======== Records shown ========

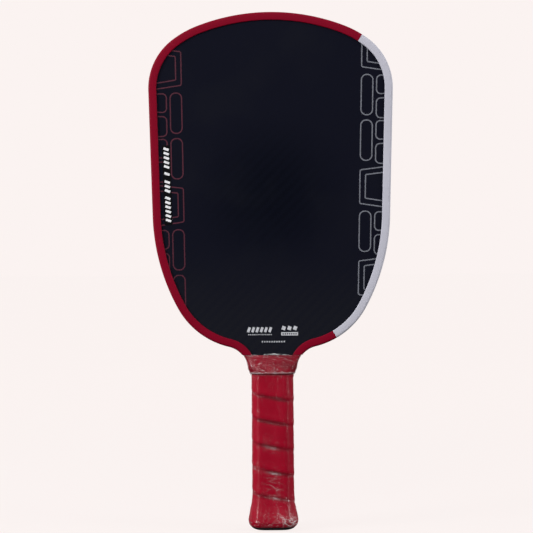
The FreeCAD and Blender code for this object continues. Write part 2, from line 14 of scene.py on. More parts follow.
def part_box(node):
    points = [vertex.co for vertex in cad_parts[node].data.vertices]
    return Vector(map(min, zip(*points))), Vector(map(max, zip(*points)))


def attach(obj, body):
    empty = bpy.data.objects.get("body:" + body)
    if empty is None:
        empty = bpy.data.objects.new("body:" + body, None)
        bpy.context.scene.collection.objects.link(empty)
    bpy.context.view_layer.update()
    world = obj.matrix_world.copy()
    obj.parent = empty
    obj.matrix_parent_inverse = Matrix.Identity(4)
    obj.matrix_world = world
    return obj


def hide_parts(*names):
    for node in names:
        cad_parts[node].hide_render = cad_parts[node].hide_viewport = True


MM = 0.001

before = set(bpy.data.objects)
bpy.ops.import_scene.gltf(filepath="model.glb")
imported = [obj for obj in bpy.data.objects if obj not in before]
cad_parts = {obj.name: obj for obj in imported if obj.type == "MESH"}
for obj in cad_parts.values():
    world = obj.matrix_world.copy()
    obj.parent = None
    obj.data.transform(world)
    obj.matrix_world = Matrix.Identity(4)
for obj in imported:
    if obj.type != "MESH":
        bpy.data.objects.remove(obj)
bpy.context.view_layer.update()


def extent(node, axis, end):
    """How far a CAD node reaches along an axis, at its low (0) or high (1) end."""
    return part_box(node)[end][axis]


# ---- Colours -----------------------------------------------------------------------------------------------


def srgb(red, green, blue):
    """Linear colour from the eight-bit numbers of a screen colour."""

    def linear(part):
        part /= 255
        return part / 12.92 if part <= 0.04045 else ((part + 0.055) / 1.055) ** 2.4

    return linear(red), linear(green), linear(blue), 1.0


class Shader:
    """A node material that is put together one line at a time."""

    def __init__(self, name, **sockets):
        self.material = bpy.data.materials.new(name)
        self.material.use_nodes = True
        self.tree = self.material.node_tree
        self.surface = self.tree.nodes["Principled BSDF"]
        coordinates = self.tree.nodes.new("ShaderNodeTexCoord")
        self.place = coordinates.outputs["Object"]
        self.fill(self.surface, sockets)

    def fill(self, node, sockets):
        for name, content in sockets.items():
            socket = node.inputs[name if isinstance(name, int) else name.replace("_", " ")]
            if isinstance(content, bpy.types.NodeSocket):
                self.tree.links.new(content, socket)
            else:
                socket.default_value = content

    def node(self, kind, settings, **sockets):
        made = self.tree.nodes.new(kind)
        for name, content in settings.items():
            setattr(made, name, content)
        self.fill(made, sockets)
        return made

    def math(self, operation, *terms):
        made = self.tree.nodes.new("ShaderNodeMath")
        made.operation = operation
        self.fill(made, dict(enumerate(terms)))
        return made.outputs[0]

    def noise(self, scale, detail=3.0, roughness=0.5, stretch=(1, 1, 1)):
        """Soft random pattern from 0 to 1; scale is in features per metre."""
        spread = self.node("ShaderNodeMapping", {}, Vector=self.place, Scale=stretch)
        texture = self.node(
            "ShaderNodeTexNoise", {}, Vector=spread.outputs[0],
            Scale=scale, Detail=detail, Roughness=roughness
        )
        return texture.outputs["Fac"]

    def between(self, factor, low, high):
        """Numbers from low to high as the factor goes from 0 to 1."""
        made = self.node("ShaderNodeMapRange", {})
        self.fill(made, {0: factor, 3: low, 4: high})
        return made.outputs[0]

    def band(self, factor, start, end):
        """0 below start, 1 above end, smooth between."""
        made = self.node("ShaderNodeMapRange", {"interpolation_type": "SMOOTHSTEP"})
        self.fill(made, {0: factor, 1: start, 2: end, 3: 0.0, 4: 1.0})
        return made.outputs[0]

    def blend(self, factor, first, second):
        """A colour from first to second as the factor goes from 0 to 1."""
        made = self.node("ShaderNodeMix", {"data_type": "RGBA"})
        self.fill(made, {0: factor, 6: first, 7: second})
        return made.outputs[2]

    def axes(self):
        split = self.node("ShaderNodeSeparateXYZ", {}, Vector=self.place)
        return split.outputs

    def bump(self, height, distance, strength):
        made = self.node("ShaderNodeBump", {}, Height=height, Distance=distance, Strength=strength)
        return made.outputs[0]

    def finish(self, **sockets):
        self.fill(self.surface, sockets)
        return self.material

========
======== Records shown ========

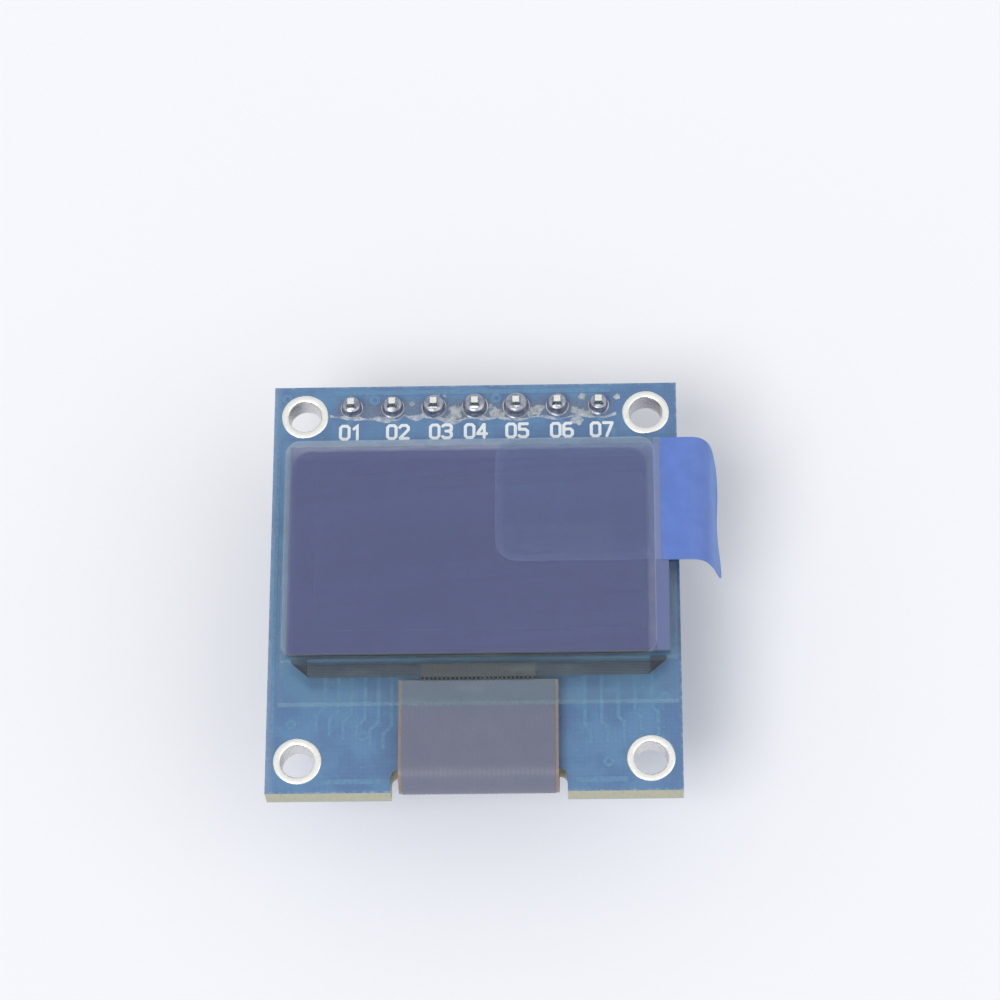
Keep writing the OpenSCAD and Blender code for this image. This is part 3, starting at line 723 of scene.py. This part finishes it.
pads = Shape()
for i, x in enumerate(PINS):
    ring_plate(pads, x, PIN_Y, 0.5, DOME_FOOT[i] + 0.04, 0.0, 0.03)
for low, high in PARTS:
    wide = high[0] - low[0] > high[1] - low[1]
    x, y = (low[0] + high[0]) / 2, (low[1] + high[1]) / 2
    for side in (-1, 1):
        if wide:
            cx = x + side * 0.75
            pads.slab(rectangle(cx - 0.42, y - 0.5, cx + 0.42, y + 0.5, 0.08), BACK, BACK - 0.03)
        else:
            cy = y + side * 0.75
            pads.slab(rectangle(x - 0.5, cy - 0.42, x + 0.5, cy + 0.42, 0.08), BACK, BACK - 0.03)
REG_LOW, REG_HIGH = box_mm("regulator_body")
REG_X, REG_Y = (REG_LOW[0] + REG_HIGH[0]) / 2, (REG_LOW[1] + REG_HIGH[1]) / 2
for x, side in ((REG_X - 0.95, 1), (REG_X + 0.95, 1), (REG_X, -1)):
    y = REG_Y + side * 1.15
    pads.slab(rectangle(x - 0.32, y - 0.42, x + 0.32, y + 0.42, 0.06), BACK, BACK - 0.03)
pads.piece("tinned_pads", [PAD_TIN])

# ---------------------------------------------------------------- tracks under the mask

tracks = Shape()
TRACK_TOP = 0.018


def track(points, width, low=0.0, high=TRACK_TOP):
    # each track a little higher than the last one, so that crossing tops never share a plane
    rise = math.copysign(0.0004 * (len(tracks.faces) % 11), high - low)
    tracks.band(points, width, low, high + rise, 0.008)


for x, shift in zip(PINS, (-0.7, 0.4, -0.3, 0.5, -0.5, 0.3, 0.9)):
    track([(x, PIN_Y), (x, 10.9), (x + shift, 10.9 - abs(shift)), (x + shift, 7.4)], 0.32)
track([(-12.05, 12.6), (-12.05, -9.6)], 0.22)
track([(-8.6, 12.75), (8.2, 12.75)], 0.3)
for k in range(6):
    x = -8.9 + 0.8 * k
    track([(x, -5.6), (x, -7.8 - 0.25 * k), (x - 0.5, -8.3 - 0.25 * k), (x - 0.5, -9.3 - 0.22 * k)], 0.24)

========

**Task goal**
Extract the lines from the line with "The FreeCAD and" to the line with "zip(*points))), Vector(map(max, zip(*points)))", inclusive, reproducing them exactly and leaving out every other line.

**Output below**
The FreeCAD and Blender code for this object continues. Write part 2, from line 14 of scene.py on. More parts follow.
def part_box(node):
    points = [vertex.co for vertex in cad_parts[node].data.vertices]
    return Vector(map(min, zip(*points))), Vector(map(max, zip(*points)))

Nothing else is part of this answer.